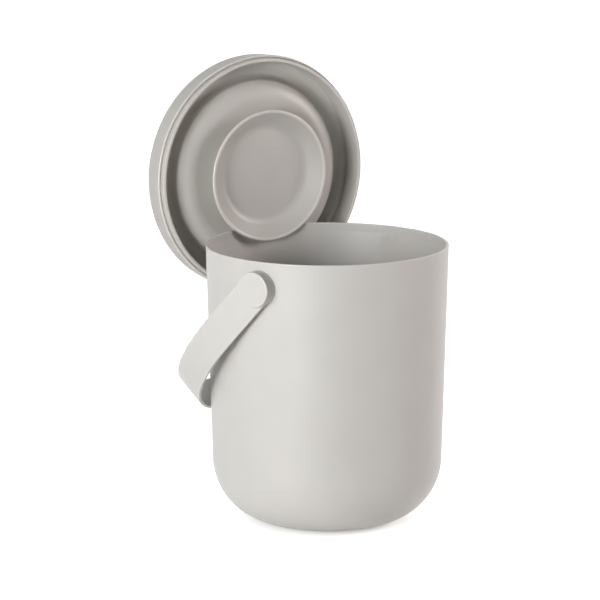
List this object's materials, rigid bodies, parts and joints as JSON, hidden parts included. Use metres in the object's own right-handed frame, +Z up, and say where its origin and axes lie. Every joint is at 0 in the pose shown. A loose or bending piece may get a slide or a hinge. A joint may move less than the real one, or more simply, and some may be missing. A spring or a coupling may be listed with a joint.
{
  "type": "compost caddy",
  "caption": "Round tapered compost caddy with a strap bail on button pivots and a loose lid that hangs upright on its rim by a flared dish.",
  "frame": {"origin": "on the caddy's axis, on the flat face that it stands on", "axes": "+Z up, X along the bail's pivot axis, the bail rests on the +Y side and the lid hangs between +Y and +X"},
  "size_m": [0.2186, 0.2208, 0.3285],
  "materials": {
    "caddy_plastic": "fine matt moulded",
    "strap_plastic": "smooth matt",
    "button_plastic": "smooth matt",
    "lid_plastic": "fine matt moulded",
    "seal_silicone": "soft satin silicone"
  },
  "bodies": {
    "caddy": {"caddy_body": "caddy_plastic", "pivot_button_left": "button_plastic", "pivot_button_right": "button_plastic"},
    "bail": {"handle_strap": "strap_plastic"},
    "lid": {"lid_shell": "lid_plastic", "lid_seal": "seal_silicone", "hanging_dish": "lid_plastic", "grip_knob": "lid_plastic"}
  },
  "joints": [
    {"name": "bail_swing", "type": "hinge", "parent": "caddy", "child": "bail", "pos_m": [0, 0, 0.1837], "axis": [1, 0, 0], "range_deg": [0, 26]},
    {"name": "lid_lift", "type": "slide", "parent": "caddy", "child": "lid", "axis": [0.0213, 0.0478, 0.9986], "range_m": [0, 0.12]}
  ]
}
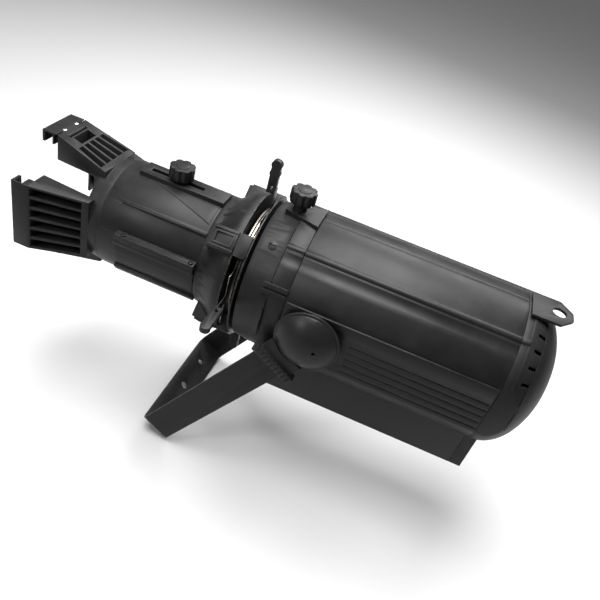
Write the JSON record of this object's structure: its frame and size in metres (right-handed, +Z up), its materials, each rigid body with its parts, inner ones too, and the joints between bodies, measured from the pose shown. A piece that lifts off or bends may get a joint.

══════

• Exercise task: All of the data must be returned exactly.

• Expected answer:
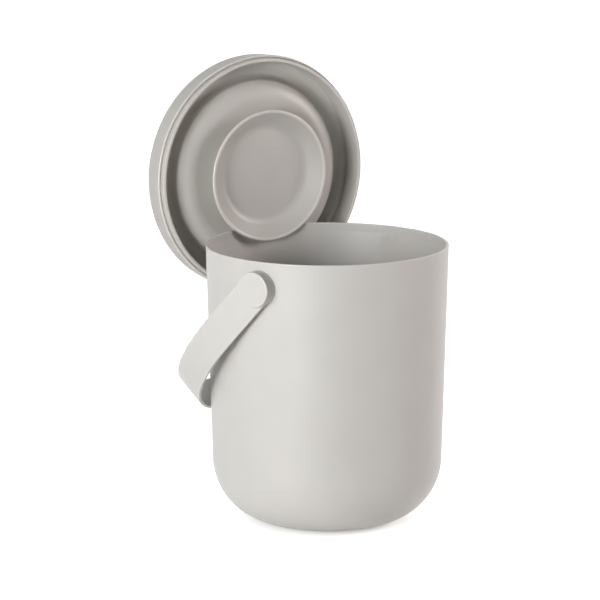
List this object's materials, rigid bodies, parts and joints as JSON, hidden parts included. Use metres in the object's own right-handed frame, +Z up, and say where its origin and axes lie. Every joint is at 0 in the pose shown. A loose or bending piece may get a slide or a hinge. A joint may move less than the real one, or more simply, and some may be missing. A spring or a coupling may be listed with a joint.
{
  "type": "compost caddy",
  "caption": "Round tapered compost caddy with a strap bail on button pivots and a loose lid that hangs upright on its rim by a flared dish.",
  "frame": {"origin": "on the caddy's axis, on the flat face that it stands on", "axes": "+Z up, X along the bail's pivot axis, the bail rests on the +Y side and the lid hangs between +Y and +X"},
  "size_m": [0.2186, 0.2208, 0.3285],
  "materials": {
    "caddy_plastic": "fine matt moulded",
    "strap_plastic": "smooth matt",
    "button_plastic": "smooth matt",
    "lid_plastic": "fine matt moulded",
    "seal_silicone": "soft satin silicone"
  },
  "bodies": {
    "caddy": {"caddy_body": "caddy_plastic", "pivot_button_left": "button_plastic", "pivot_button_right": "button_plastic"},
    "bail": {"handle_strap": "strap_plastic"},
    "lid": {"lid_shell": "lid_plastic", "lid_seal": "seal_silicone", "hanging_dish": "lid_plastic", "grip_knob": "lid_plastic"}
  },
  "joints": [
    {"name": "bail_swing", "type": "hinge", "parent": "caddy", "child": "bail", "pos_m": [0, 0, 0.1837], "axis": [1, 0, 0], "range_deg": [0, 26]},
    {"name": "lid_lift", "type": "slide", "parent": "caddy", "child": "lid", "axis": [0.0213, 0.0478, 0.9986], "range_m": [0, 0.12]}
  ]
}
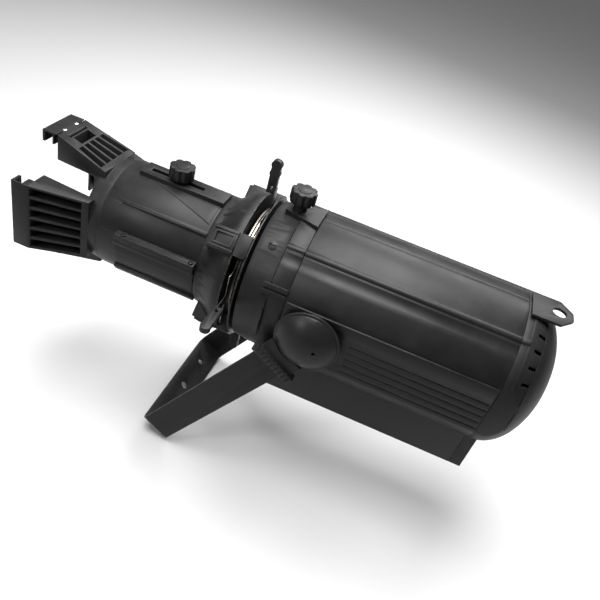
Write the JSON record of this object's structure: its frame and size in metres (right-handed, +Z up), its materials, each rigid body with its parts, inner ones too, and the joints between bodies, measured from the pose shown. A piece that lifts off or bends may get a joint.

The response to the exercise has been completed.